Scott Wasserman, the president of the Bell Policy Center in Denver, said the divisions could grow stark due to what he calls the “Colorado paradox”: while the urban Front Range has attracted plenty of high-paying jobs in the defense, technology and finance sectors, the state’s economy is traditionally buoyed by hospitality jobs and the tourism industry.

Wasserman said the passage of policies like universal paid family and sick leave and the repeal of the Gallagher Amendment in the last election show that state residents are increasingly more willing to consider eliminating TABOR restrictions to allow the state to pursue more progressive policies, including in traditionally red areas.

However, he believes the pandemic is only exacerbating the divide between the state’s increasingly wealthy urban areas and rural regions whose dwindling tax bases are leaving it bereft of reliable tax bases.

If left unchecked, that could lead local governments to increasingly take policy matters into their own hands and break down any sense of working for the common good for all of the state’s residents.

“I do think we’re on the clock, and I do think the window is closing,” he said. “If we let this go on, 10 years from now I think Coloradans in different parts of the state will not be able to recognize each other’s community challenges.”

At the same time, Colorado is not immune to the deepening partisanship that has gripped American political culture over the past several years.

Shields said the economic divide could further erode the social fabric of the country and lead to unrest.

“I don’t mean to be a political scientist by any stretch of the imagination, but I’m just saying that if we have this growing class of people that has been economically disenfranchised, that doesn’t bode well for social stability,” he said.

A deeply uncertain future

Lemke and Landman’s incomes were already strained before the pandemic.

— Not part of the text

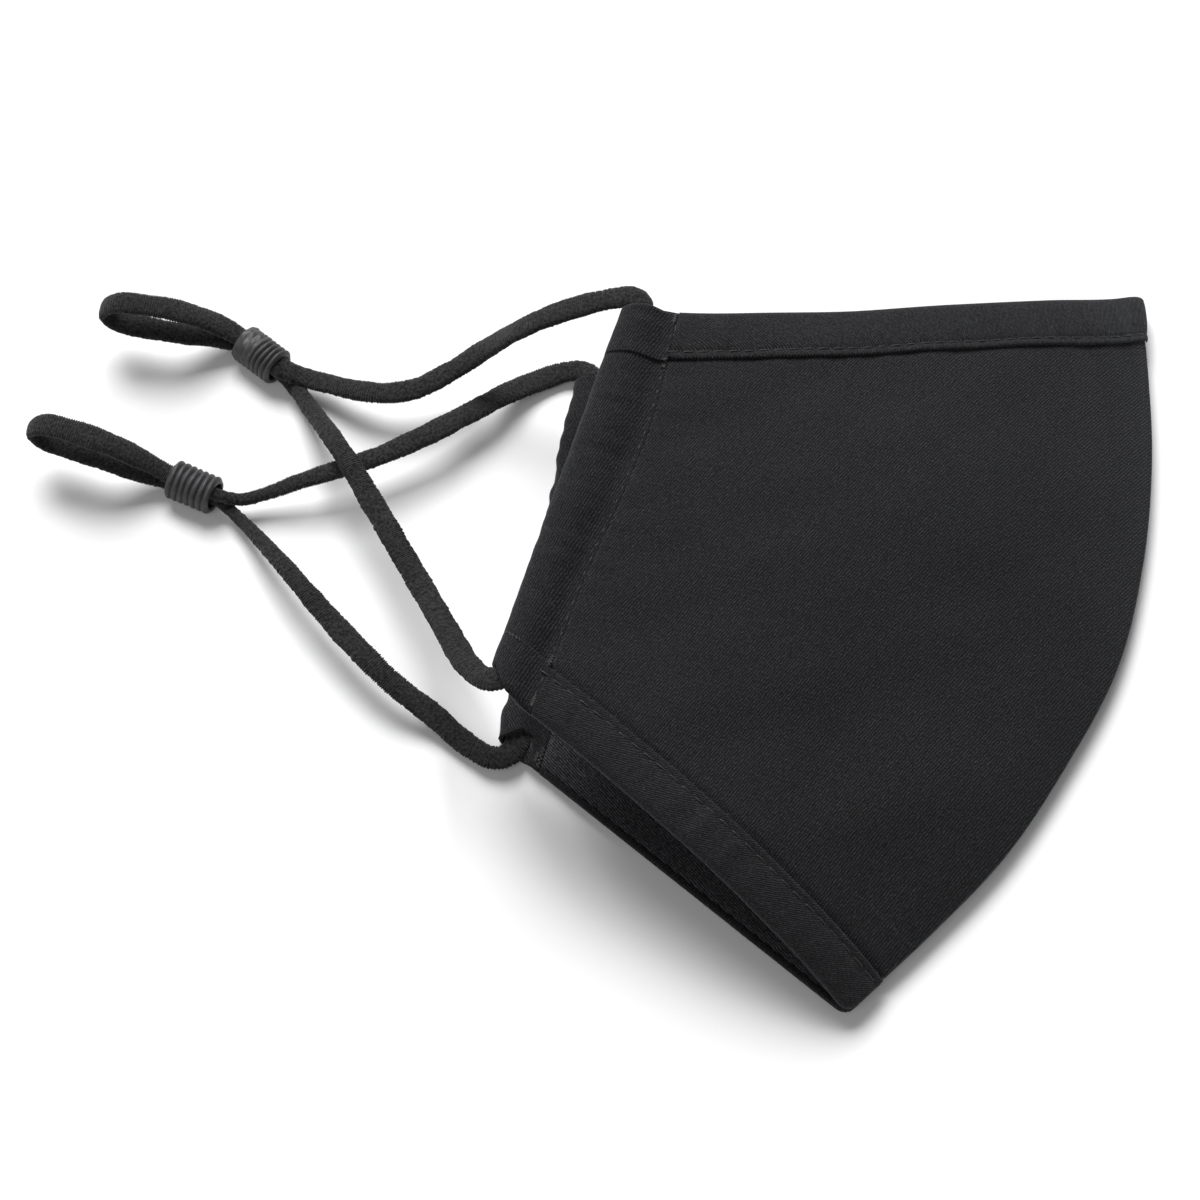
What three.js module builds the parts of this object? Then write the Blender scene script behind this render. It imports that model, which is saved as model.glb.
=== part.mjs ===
// A cloth face mask that lies folded in half along its curved centre seam.
// The far half lies on the surface, the near half springs up over it as a dome, and two elastic
// ear cords run through the hollow casings at the ear edges and through ribbed adjuster beads.
// Millimetres, +Z up, +Y towards the nose, +X towards the centre seam, origin under the middle of the body.
import * as THREE from "three";

// Body of the mask
const bodyWidth = 128; // ear edge to the furthest point of the centre seam
const bodyLength = 151; // chin tip to nose corner
const openingLift = 34; // height of the near half above the surface at its top ear corner
const chinLift = 30; // the same at its chin ear corner
const crownRise = 3; // extra swell in the middle of the near half
const dentDepth = 1.6; // deepest soft dent in the near half

// Cloth
const panelWall = 1.5;
const hemWall = 1;
const topHemWidth = 10.3;
const chinHemWidth = 9;
const clearance = 0.3;

// Casings and the cords in them
const casingWidth = 10.2; // ear edge to the end of the sewn flange
const casingWall = 1;
const cordWidth = 4.6;
const cordThickness = 2.2;
const cordPlay = 0.45; // free space all round a cord inside its casing
const nearMitre = 3; // how much earlier the ear side of a casing's chin mouth ends
const farMitre = 2;
const valleyShare = 0.82; // where the flange of a casing pinches, as a share of the casing's width

// Adjuster beads
const beadLength = 9.2;
const beadBore = 6.1;
const beadWall = 0.3; // between the bore and the bottom of a groove
const beadRib = 0.35; // height of a rib above the grooves
const beadRibs = 7;
const beadSides = 14;
const surfaceGap = 0.1; // between a bead and the surface that it lies on

// How finely the soft pieces are stepped
const panelSteps = 20;
const bandSteps = 20;
const casingSteps = 18;
const casingSides = 14;
const cordSides = 8;
const cordSteps = 80;

// Corners of the body in plan, as shares of its width and length from the middle
const corners = {
  nose: { x: 0.487, y: 0.496 },
  chin: { x: -0.009, y: -0.498 },
  nearEarTop: { x: -0.312, y: 0.348 },
  nearEarChin: { x: -0.501, y: -0.152 },
  farEarTop: { x: -0.382, y: 0.371 },
  farEarChin: { x: -0.492, y: -0.143 },
};

// How far the centre seam bulges past the line from chin to nose: along that line, out as a share of the width
const seamBulge = [
  { along: 0, out: 0 },
  { along: 0.1, out: 0.074 },
  { along: 0.2, out: 0.135 },
  { along: 0.32, out: 0.172 },
  { along: 0.45, out: 0.193 },
  { along: 0.6, out: 0.172 },
  { along: 0.75, out: 0.124 },
  { along: 0.9, out: 0.055 },
  { along: 1, out: 0 },
];

// How far the top edge dips below the line from nose to ear: from the seam outwards, dip as a share of the length
const topDip = [
  { across: 0, dip: 0 },
  { across: 0.07, dip: 0.021 },
  { across: 0.19, dip: 0.034 },
  { across: 0.39, dip: 0.047 },
  { across: 0.58, dip: 0.048 },
  { across: 0.75, dip: 0.038 },
  { across: 0.87, dip: 0.026 },
  { across: 1, dip: 0 },
];

// How the near half rises from the seam to the ear edge, as a share of its lift there
const archRise = [
  { across: 0, rise: 0 },
  { across: 0.07, rise: 0.175 },
  { across: 0.19, rise: 0.4 },
  { across: 0.39, rise: 0.675 },
  { across: 0.58, rise: 0.825 },
  { across: 0.75, rise: 0.92 },
  { across: 1, rise: 1 },
];

// Soft dents and swells of the near half: place and reach as shares across and along, depth of dentDepth
const dents = [
  { across: 0.22, along: 0.42, reach: 0.13, depth: 1 },
  { across: 0.42, along: 0.2, reach: 0.12, depth: 0.8 },
  { across: 0.72, along: 0.3, reach: 0.12, depth: 0.7 },
  { across: 0.45, along: 0.62, reach: 0.16, depth: -0.8 },
  { across: 0.2, along: 0.16, reach: 0.1, depth: -0.5 },
];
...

They both lived paycheck to paycheck, both had credit card debt and neither had savings. All the two and their other partner wish to have is a place to call their own, a home where they could decorate and furnish to their liking without fear of a landlord.

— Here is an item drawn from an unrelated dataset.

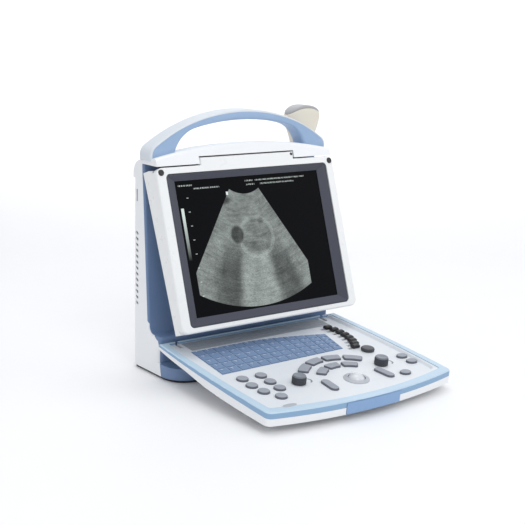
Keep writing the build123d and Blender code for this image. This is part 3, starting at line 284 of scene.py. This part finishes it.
# ---------------------------------------------------------------- the screen's picture
def screen_picture():
    """A lit screen: a convex sector of speckle, a grey scale, ticks and rows of plain dashes."""
    graph = Graph("screen_picture")
    calc, span = graph.calc, graph.span
    offset = graph.vector("SUBTRACT", graph.place, tuple(SCREEN_CENTRE))
    across = calc("MULTIPLY", graph.vector("DOT_PRODUCT", offset, (1, 0, 0)), 1000.0)
    up = calc("MULTIPLY", graph.vector("DOT_PRODUCT", offset, tuple(SCREEN_UP)), 1000.0)
    apex_x, apex_up, near, far = -10.0, 113.6, 46.5, 203.0
    right_of = calc("SUBTRACT", across, apex_x)
    below = calc("SUBTRACT", apex_up, up)
    reach = calc("POWER", calc("ADD", calc("MULTIPLY", right_of, right_of),
                               calc("MULTIPLY", below, below)), 0.5)
    turn = calc("ARCTAN2", right_of, below)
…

Now, they believe that they can make it one or two more months before they wouldn’t be able to cover their rent. They’re holding out hope that President-elect Joe Biden may make a more aggressive effort to control the virus’ spread once he is inaugurated, and the victory for Democrats in the Georgia’s Senate runoff elections this month is generating more steam for $2,000 stimulus payments.

But that aid may be too little, too late. At this point, Landman believes the only realistic chance of that happening is if he inherits his mother’s house if she were to die.

“I don’t think the pandemic has worsened the prospects for our future at all, which is the worst part of it,” Landman said. “We’re really in no worse place than we were before, but the place we were in before wasn’t good.”